God’s people prospered under Samuel because he did not have a position, he had a gift. It seems like a small change from Samuel to Saul because they both seem like kings. But one is a gift and the other is a position. When it’s a gift, God’s people prosper. When they have a position over them, God’s people are squashed, according to the Word of God. God can still use it for some good things. David was a good king. Some good things can happen when the system is wrong. But God said, “I have a better way. My way is Samuel, not Saul.” He said, “I can do some good things if you have a king, but when the problems come you will cry out and I will not answer.” This is what has happened in the denominations, because they build around a man’s gift and they make a man king. He could have been a Samuel, but they made him a Saul. And he was willing to let them make him king.
Some good things can still happen, but on the day of their calamity, they will cry out to God and He will not hear them, and things will fall apart.

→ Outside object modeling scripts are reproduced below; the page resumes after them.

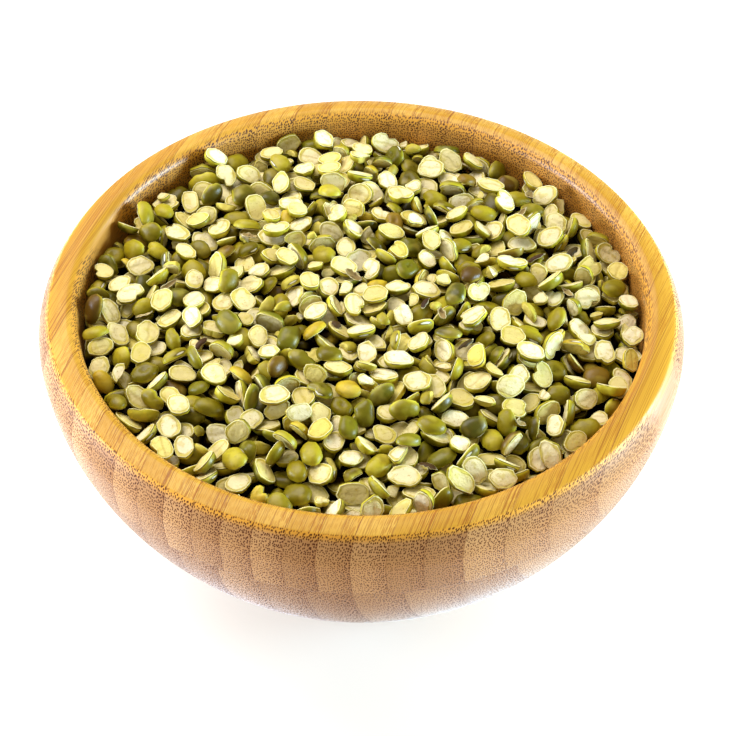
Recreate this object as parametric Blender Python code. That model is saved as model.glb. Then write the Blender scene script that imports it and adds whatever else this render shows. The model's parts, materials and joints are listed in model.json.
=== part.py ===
"""A small turned bamboo bowl heaped with dry split green lentils, modelled at real size in metres.

+Z is up, and the origin is the middle of the bowl's foot, on the surface that it stands on.
The bowl is one turned piece. The lentils are one heap: a core with the halves that show fused on.
"""

import math
import random

import bmesh
import bpy
from mathutils import Matrix, Vector

MM = 0.001

# The bowl, turned from a glued bamboo block
BOWL_HEIGHT = 52 * MM
WIDEST_RADIUS = 58.25 * MM
WIDEST_DROP = 1 * MM
FOOT_RADIUS = 28.8 * MM
FOOT_ROUNDING = 1.2 * MM
WALL_POWER = 2.14
RIM_EDGE_RADIUS = 55.8 * MM
RIM_EDGE_DROP = 0.8 * MM
SHOULDER_DEPTH = 6.5 * MM
RIM_INNER_RADIUS = 50.6 * MM
RIM_INNER_ROUNDING = 2.4 * MM
RIM_INNER_ARC = (95, 170)
INNER_DEPTH = 43 * MM
INNER_POWER = 2.3
BOWL_SEGMENTS = 48
OUTER_WALL_STEPS = 9
INNER_WALL_STEPS = 7
FIRST_STEP_SHARE = 0.6
ROUNDING_STEPS = 3
SHARP_ANGLE = math.radians(40)

# The heap of lentils
BOWL_GAP = 0.3 * MM
LENTIL_WALL_GAP = 0.4 * MM
HEAP_EDGE_DROP = 6.3 * MM
HEAP_RISE = 5.2 * MM
CORE_SEGMENTS = 24
CORE_TOP_RINGS = 4
LENTIL_COUNT = 320
LENTIL_LENGTH = 5.3 * MM
LENTIL_WIDTH = 3.9 * MM
LENTIL_THICKNESS = 1.9 * MM
LENTIL_SIZE_SPREAD = 0.12
LENTIL_SIDES = 6
DOME_TOP_SHARE = 0.66
DOME_TOP_DEPTH = 0.78
LENTIL_SINK = 0.35 * MM
LENTIL_SINK_SHARE = 0.25
CUT_FACE_UP_SHARE = 0.55
MOST_TILT = math.radians(42)
TILT_POWER = 1.4
PLACE_JITTER = 0.5 * MM
PLACE_STEP = 0.25 * MM
SEED = 7

GOLDEN_ANGLE = math.pi * (3 - math.sqrt(5))


def clear_scene():
    for thing in list(bpy.data.objects):
        bpy.data.objects.remove(thing)


def finish(name, colour, roughness):
    """A plain finish with the part's own colour."""
    material = bpy.data.materials.new(name)
    material.use_nodes = True
    shader = material.node_tree.nodes["Principled BSDF"]
    shader.inputs["Base Color"].default_value = (*colour, 1)
    shader.inputs["Roughness"].default_value = roughness
    shader.inputs["Metallic"].default_value = 0
    return material


def outer_radius(drop):
    """The outer wall's radius at a distance below the rim: out over a shoulder, then in to the foot."""
    share = max(0, drop - WIDEST_DROP) / (BOWL_HEIGHT - WIDEST_DROP)
    shoulder = max(0, 1 - (drop - RIM_EDGE_DROP) / SHOULDER_DEPTH)
    narrowing = (WIDEST_RADIUS - FOOT_RADIUS) * share**WALL_POWER
    return WIDEST_RADIUS - narrowing - (WIDEST_RADIUS - RIM_EDGE_RADIUS) * shoulder**2


def inner_radius(drop):
    """The inner wall's radius at a distance below the rim."""
    share = min(1, max(0, drop) / INNER_DEPTH)
    return RIM_INNER_RADIUS * (1 - share**INNER_POWER) ** (1 / INNER_POWER)


def inner_drop(radius):
    """How far below the rim the inner wall has a given radius."""
    share = min(1, radius / RIM_INNER_RADIUS)
    return INNER_DEPTH * (1 - share**INNER_POWER) ** (1 / INNER_POWER)


def inner_wall_radius(step):
    """The inner wall's radius at a step of its profile, from the rim down."""
    angle = math.pi / 2 * (step + FIRST_STEP_SHARE) / INNER_WALL_STEPS
    return RIM_INNER_RADIUS * math.cos(angle) ** (2 / INNER_POWER)


def arc(centre, radius, start, end, steps):
    """Points of a profile's rounding, with the angles in degrees from straight outwards."""
    points = []
    for i in range(steps + 1):
        angle = math.radians(start + (end - start) * i / steps)
        points.append((centre[0] + radius * math.cos(angle), centre[1] + radius * math.sin(angle)))
    return points


def bowl_profile():
    """(radius, height) from the edge of the foot, up the outside, over the rim and down inside."""
    points = [(FOOT_RADIUS - FOOT_ROUNDING, 0)]
    lowest = FOOT_ROUNDING
    highest = BOWL_HEIGHT - RIM_EDGE_DROP
    for i in range(OUTER_WALL_STEPS + 1):
        height = lowest + (highest - lowest) * math.sin(math.pi / 2 * i / OUTER_WALL_STEPS)
        points.append((outer_radius(BOWL_HEIGHT - height), height))
    inner_corner = (RIM_INNER_RADIUS + RIM_INNER_ROUNDING, BOWL_HEIGHT - RIM_INNER_ROUNDING)
    points += arc(inner_corner, RIM_INNER_ROUNDING, *RIM_INNER_ARC, ROUNDING_STEPS)
    for i in range(INNER_WALL_STEPS):
        radius = inner_wall_radius(i)
        if inner_drop(radius) > RIM_INNER_ROUNDING:
            points.append((radius, BOWL_HEIGHT - inner_drop(radius)))
    return points


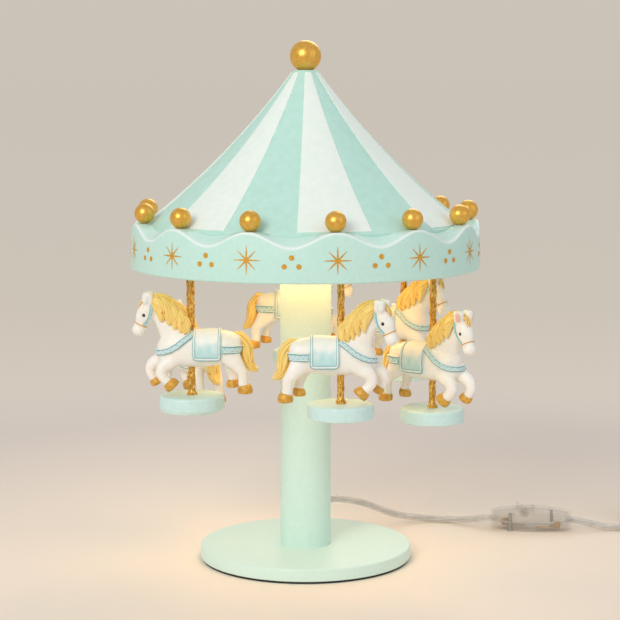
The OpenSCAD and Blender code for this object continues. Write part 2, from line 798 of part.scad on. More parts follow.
shell_screw_x = switch_l / 2 - 14.5;
shell_screw_y = 7;
shell_screw_d = 2.5;
shell_boss_d = shell_screw_d + 2.6;
shell_head_d = shell_screw_d + 2;
shell_roof_t = 0.8;
module at_shell_screws()
  for (side = [-1, 1])
    translate([side * shell_screw_x, side * shell_screw_y, 0])
      children();

module switch_lower_shell()
  color("aliceblue")
    at_switch()
      difference() {
        union() {
          difference() {
            linear_extrude(split_z)
              polygon(switch_outline(0));
            translate([0, 0, switch_wall])
              linear_extrude(switch_h)
                polygon(switch_outline(switch_wall));
          }
          at_shell_screws()
            cylinder(d = shell_boss_d, h = split_z);
        }
        at_shell_screws()
          translate([0, 0, -1])
            cylinder(d = shell_screw_d + 2 * fit, h = switch_h);
        at_shell_screws()
          translate([0, 0, -1])
            cylinder(d = shell_head_d + 0.2, h = 1 + shell_head_h);
      }

shell_head_h = 1.4;
slot_l = rocker_l + 2 * rocker_gap;
slot_w = rocker_w + 2 * rocker_gap;
ear_l = 6;
ear_t = 1.6;
ear_h = 5;
module switch_upper_shell()
  color("aliceblue")
    at_switch()
      difference() {
        union() {
          difference() {
            translate([0, 0, split_z])
              linear_extrude(switch_h - split_z)
                polygon(switch_outline(0));
            translate([0, 0, split_z - 1])
              linear_extrude(switch_h - split_z + 1 - switch_wall)
                polygon(switch_outline(switch_wall));
          }
          at_shell_screws()
            translate([0, 0, split_z])
              cylinder(d = shell_boss_d, h = switch_h - split_z - eps);
          translate([rocker_x - ear_l / 2, -slot_w / 2 - ear_t, switch_h - ear_h])
            cube([ear_l, slot_w + 2 * ear_t, ear_h - eps]);
        }
        translate([rocker_x - slot_l / 2, -slot_w / 2, split_z - 1])
          cube([slot_l, slot_w, switch_h]);
        translate([rocker_x, 0, pivot_z])
          rotate([90, 0, 0])
            cylinder(d = pin_d + 2 * fit, h = slot_w + 2 * ear_t + 1, center = true);
        at_shell_screws()
          translate([0, 0, split_z - 1])
            cylinder(d = shell_screw_d + 2 * fit, h = switch_h - split_z - shell_roof_t);
      }

// Rocker: two sloping faces over a round belly, on a cross pin
rocker_proud = 2.6;
rocker_belly_r = 3.6;
module switch_rocker()
  color("white")
    at_switch()
      translate([rocker_x, 0, pivot_z])
        rotate([90, 0, 0])
          rotate([0, 0, -rocker_tilt])
          difference() {
            linear_extrude(rocker_w, center = true)
              polygon(concat(
                [[-rocker_l / 2, switch_h - pivot_z - 1.2],
                 [-rocker_l / 2, switch_h - pivot_z + rocker_proud],
                 [-rocker_l / 2 + 1, switch_h - pivot_z + rocker_proud + 0.3],
                 [0, switch_h - pivot_z + 0.6],
                 [rocker_l / 2 - 1, switch_h - pivot_z + rocker_proud + 0.3],
                 [rocker_l / 2, switch_h - pivot_z + rocker_proud], [rocker_l / 2, switch_h - pivot_z - 1.2]],
                [for (a = [-20 : -28 : -160]) rocker_belly_r * [cos(a), sin(a)]]));
            cylinder(d = pin_d + 2 * fit, h = 2 * rocker_w, center = true);
          }

module rocker_pin()
  color("silver")
    at_switch()
      translate([rocker_x, 0, pivot_z])
        rotate([90, 0, 0])
          cylinder(d = pin_d, h = slot_w + 2 * ear_t, center = true);

// Two brass strips that the cord's cores are clamped to, each with its terminal block
strip = [18, 4, 0.8];
terminal = [5, 5, 4.2];
strip_at = [13, 4];
module switch_contacts()
  color("gold")
    at_switch()
      for (side = [-1, 1])
        translate([side * strip_at.x, -side * strip_at.y, switch_wall + seat]) {
          translate([-strip.x / 2, -strip.y / 2, 0])
            cube(strip);
          translate([side * (strip.x - terminal.x) / 2 - terminal.x / 2, -terminal.y / 2, strip.z - eps])
            cube(terminal);
        }

module switch_screws()
  color("silver")
    at_switch()
      at_shell_screws() {
        cylinder(d = shell_head_d, h = shell_head_h - 0.2);
        cylinder(d = shell_screw_d, h = switch_h - 3 * shell_roof_t);
      }

// Sweep of a round section along chosen points
tube_sides = 10;
function side_of(d) = let (s = cross(d, [0, 0, 1])) s / norm(s);
function heading(p, i) =
  let (a = p[max(i - 1, 0)], b = p[min(i + 1, len(p) - 1)]) (b - a) / norm(b - a);
function tube_ring(p, i, r) =
  let (d = heading(p, i), s = side_of(d), u = cross(s, d))
    [for (k = [0 : tube_sides - 1])
      p[i] + r * cos(k * 360 / tube_sides) * s + r * sin(k * 360 / tube_sides) * u];
module tube(p, r) {
  m = len(p);
  polyhedron(
    points = [for (i = [0 : m - 1]) each tube_ring(p, i, r)],
    faces = concat(
      [[for (k = [tube_sides - 1 : -1 : 0]) k]],
      [[for (k = [0 : tube_sides - 1]) (m - 1) * tube_sides + k]],
      [for (i = [0 : m - 2]) for (k = [0 : tube_sides - 1])
        let (k2 = (k + 1) % tube_sides)
          each [[i * tube_sides + k, i * tube_sides + k2, (i + 1) * tube_sides + k2],
            [i * tube_sides + k, (i + 1) * tube_sides + k2, (i + 1) * tube_sides + k]]]));
}

// From the grommet over the edge of the base, down to the table and into the switch
LEAD_ROUTE = [[0, 40.4, 26], [5, 52, 27], [14, 60, 27.5], [25, 66, 26.5], [37, 72, 23.5], [48, 79, 19],
  [58, 86, 13.5], [68, 93, 8.5], [79, 99, 5], [91, 102, 3.2], [104, 101, 2.8], [116, 96, 3.4],
  [127, 89.5, 5.2], [135, 84.6, 7.4], [141, 83.3, 8]];
// From the switch to the coil
TAIL_ROUTE = [[202, 76.8, 7.9], [211, 75.6, 6.4], [222, 75, 4], [234, 75, 2.9], [247, 75.2, 2.8],
  [258, 75.3, 2.8], [266, 75.3, 2.8]];
// From the coil down to the plug
END_ROUTE = [[305.2, 75.2, 16.1], [312, 74, 12.4], [319.5, 70.8, 8.2], [325, 65, 5.6], [328, 57, 4.8],
  [329, 49.4, 5.8], [329, 41.5, 6.6]];
COIL_AT = [286, 110];

module cord_lead()
  color("lightgray")
    tube(LEAD_ROUTE, cord_d / 2);

module cord_tail()
  color("lightgray")
    tube(TAIL_ROUTE, cord_d / 2);

module cord_end()
  color("lightgray")
    tube(END_ROUTE, cord_d / 2);

// Outer shape of the wound cord: two turns side by side in each layer
module cord_coil()
  color("lightgray")
    translate([COIL_AT.x, COIL_AT.y, 0])
      ring(coil_mean_d / 2 - cord_d, coil_mean_d / 2 + cord_d, 0, coil_layers * cord_d);

plug_at = [329, 41];
plug_l = 42;
plug_neck_l = 21;
plug_w = 25;
plug_t = 13.2;
plug_neck_d = 8;
pin_blade = [1.5, 17.5, 6.3];
pin_pitch = 12.7;
// Moulded plug lying flat: body, waist and flared grip, with a tapered relief for the cord
module plug_body()
  color("aliceblue")
    translate([plug_at.x, plug_at.y, plug_t / 2])
      rotate([90, 0, 0])
        difference() {
          union() {
            cylinder(d1 = plug_neck_d, d2 = plug_neck_d + 3.4, h = plug_neck_l + eps);
            translate([-plug_w / 2, -plug_t / 2, plug_neck_l])
              cube([plug_w, plug_t, plug_l - plug_neck_l]);
          }
          for (side = [-1, 1])
            translate([side * (plug_w / 2 + 5), 0, plug_neck_l + 7])
              rotate([90, 0, 0])
                cylinder(r = 7, h = 2 * plug_t, center = true);
        }

module plug_pins()
  color("silver")
    for (side = [-1, 1])
      translate([plug_at.x + side * pin_pitch / 2 - pin_blade.x / 2, plug_at.y - plug_l - pin_blade.y,
        plug_t / 2 - pin_blade.z / 2])
        cube(pin_blade);

// ---------------------------------------------------------------- nodes

foot_pad();
base_plate();
post_tube();
post_foot_plug();
base_bolt();
base_washer();
cord_grommet();
driver_board();
lamp_tray();
gearmotor();
motor_screws();
shaft_bearing();
thrust_washer();
led_board();
led_chips();
diffuser();
drive_shaft();
hub();
hub_screws();
carrier_plate();
cornice();
roof_shell();
roof_gores();
finial();
finial_nut();
rim_balls();
pole_ferrules();
pole_nuts();
for (i = [0 : poles - 1]) {
  pole(i);
  horse(i);
  horse_disc(i);
}
disc_screws();
switch_lower_shell();
switch_upper_shell();
switch_rocker();
rocker_pin();
switch_contacts();
switch_screws();
cord_lead();
cord_tail();
cord_coil();
cord_end();
plug_body();
plug_pins();
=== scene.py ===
import math

import bmesh
import bpy
import numpy as np
from mathutils import Matrix, Vector
from mathutils.bvhtree import BVHTree


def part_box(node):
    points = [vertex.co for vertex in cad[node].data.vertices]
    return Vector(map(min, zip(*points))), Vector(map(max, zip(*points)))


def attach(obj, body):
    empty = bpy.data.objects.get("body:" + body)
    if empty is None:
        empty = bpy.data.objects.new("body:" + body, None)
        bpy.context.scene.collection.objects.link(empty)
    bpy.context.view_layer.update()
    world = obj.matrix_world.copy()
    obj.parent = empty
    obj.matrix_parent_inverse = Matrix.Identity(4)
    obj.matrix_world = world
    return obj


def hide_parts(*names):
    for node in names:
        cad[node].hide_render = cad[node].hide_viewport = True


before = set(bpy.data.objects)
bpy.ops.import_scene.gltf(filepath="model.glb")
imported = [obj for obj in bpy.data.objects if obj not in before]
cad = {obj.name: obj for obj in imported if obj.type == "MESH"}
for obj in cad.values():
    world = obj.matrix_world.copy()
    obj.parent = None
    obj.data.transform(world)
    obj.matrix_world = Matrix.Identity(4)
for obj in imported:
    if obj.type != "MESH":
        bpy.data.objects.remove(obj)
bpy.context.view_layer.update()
scene = bpy.context.scene
scene.view_settings.view_transform = "Standard"

# ------------------------------------------------------------------ studio
# A table-top set: a pale matt floor, painted warmer and brighter near the lamp as a painted pool of light,
# that fades into a plain backdrop, one large soft lamp high on the left, a weaker one on the right and an even
# room light.  The camera stands 1.2 m in front of the lamp, a little above it, with a long lens.
MM = 0.001


def linear(code):
    """An sRGB hex colour as linear red, green, blue and alpha."""
    parts = [int(code[k:k + 2], 16) / 255 for k in (1, 3, 5)]
    return [c / 12.92 if c <= 0.04045 else ((c + 0.055) / 1.055) ** 2.4 for c in parts] + [1.0]


def add_node(tree, kind, settings=None, sockets=None):
    """Adds a node; settings are its properties, sockets its inputs: a value, or an output to link."""
    made = tree.nodes.new(kind)
    for name, value in (settings or {}).items():
        setattr(made, name, value)
    for key, value in (sockets or {}).items():
        if isinstance(value, bpy.types.NodeSocket):
            tree.links.new(value, made.inputs[key])
        else:
            made.inputs[key].default_value = value
    return made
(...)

There will be politics and power plays and there will be gossip and slander, and all these curses that God said would happen will happen. While God can do many good things in any situation, we want only the best. Isn’t this true? God can bless anything out of His mercy, His kindness and His patience. But let’s build His way so that we can get the full blessing! Let’s have many Samuels among us instead of one Saul. Amen?
Another difficulty that could happen is if a man goes to get a religious title and education in a seminary, although his heart might be right, when he puts on himself a title, he has to pretend to be something that potentially he really is not. He could have a lot of difficulties in his household, with his marriage and his children, or with roommates and parents. However, because he has a religious title, people will look up to him, instead of just seeing him as a brother among brothers. He will have to act a certain way that’s different than the way he acts at home, as opposed to just being a brother among brothers. There is something inside of us that makes it difficult for us to question the life of the “boss.” So the leaders in a church should not want titles that would hinder the input and help of others in their lives.